• [Instructions for the task]:
Copy out every line in which the string "parts" occurs.

begin

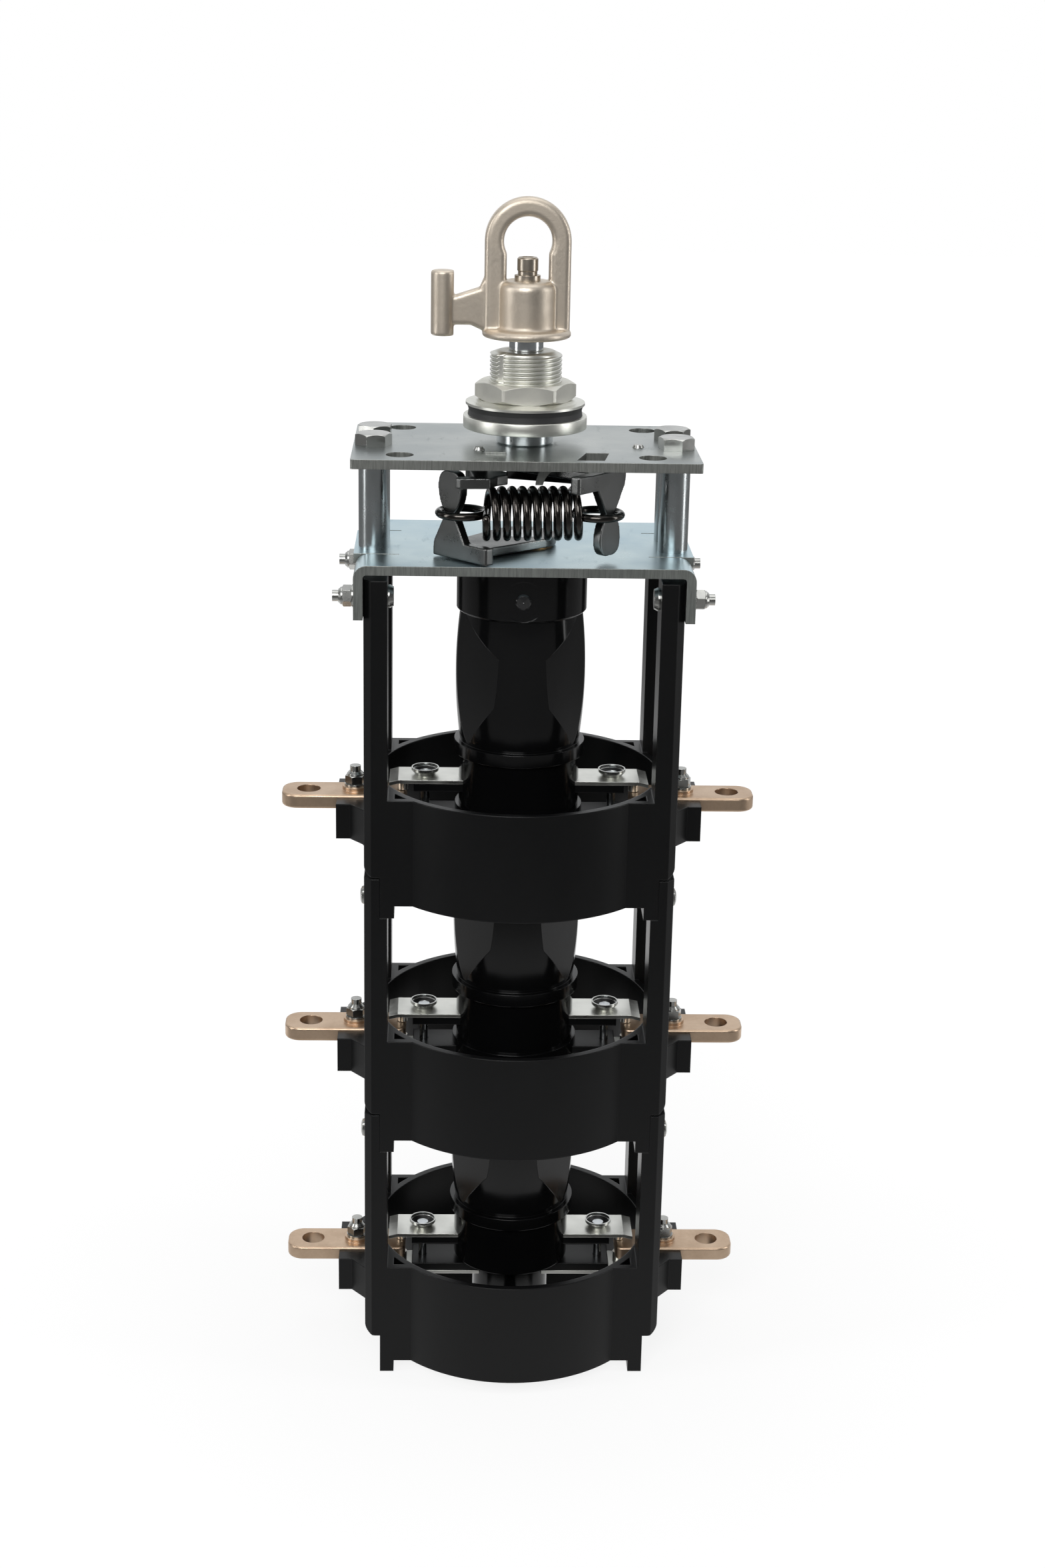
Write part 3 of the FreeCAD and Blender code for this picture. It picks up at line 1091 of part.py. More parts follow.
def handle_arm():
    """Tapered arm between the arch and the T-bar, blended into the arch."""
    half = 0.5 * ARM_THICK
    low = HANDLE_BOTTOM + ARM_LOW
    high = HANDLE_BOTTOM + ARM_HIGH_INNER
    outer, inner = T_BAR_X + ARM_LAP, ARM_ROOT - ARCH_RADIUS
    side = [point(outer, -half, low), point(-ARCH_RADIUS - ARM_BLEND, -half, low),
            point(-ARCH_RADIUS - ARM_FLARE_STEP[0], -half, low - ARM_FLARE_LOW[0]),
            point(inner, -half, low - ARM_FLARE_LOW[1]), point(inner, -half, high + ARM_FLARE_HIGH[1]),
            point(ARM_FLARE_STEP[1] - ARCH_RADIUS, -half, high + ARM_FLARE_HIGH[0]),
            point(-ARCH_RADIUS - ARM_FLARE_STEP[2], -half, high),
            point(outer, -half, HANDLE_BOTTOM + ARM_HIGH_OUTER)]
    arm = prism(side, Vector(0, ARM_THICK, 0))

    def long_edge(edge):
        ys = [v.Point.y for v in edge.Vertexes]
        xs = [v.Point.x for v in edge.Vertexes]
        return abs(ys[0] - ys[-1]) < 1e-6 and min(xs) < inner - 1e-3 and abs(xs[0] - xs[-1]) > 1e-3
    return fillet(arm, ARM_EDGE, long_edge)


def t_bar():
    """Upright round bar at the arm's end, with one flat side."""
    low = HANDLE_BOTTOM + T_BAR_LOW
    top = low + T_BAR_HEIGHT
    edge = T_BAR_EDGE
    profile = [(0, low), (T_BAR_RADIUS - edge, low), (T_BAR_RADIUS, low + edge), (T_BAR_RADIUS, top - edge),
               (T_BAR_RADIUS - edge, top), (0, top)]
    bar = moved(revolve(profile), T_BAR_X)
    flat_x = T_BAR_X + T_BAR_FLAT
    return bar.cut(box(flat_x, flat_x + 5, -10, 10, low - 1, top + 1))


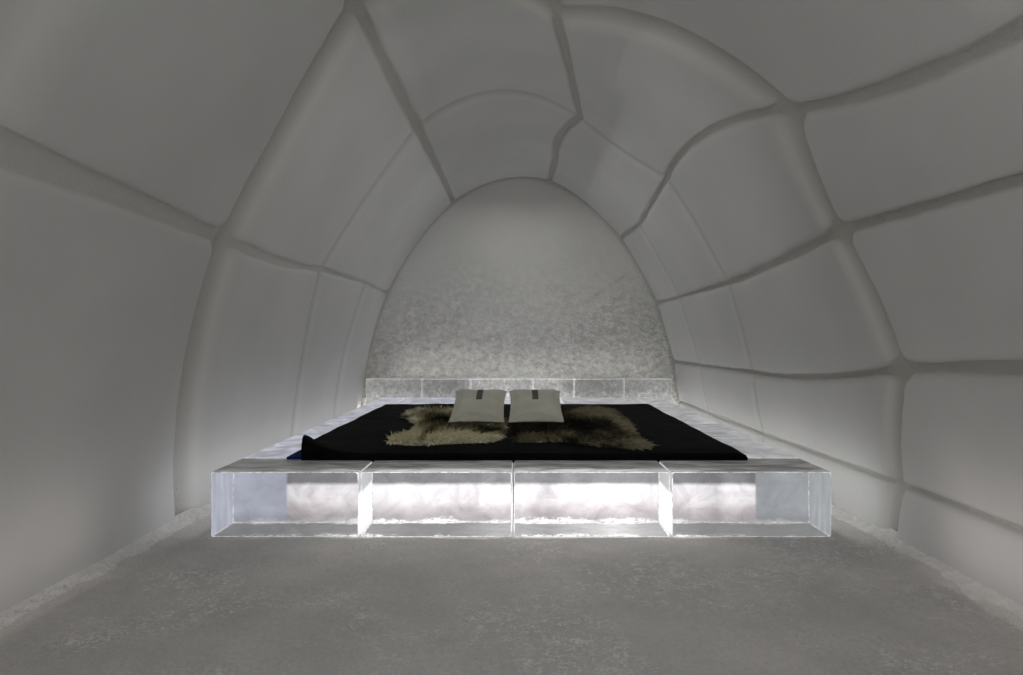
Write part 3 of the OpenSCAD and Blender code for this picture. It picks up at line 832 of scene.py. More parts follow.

end

• [Finished answer]:
Write part 3 of the FreeCAD and Blender code for this picture. It picks up at line 1091 of part.py. More parts follow.
Write part 3 of the OpenSCAD and Blender code for this picture. It picks up at line 832 of scene.py. More parts follow.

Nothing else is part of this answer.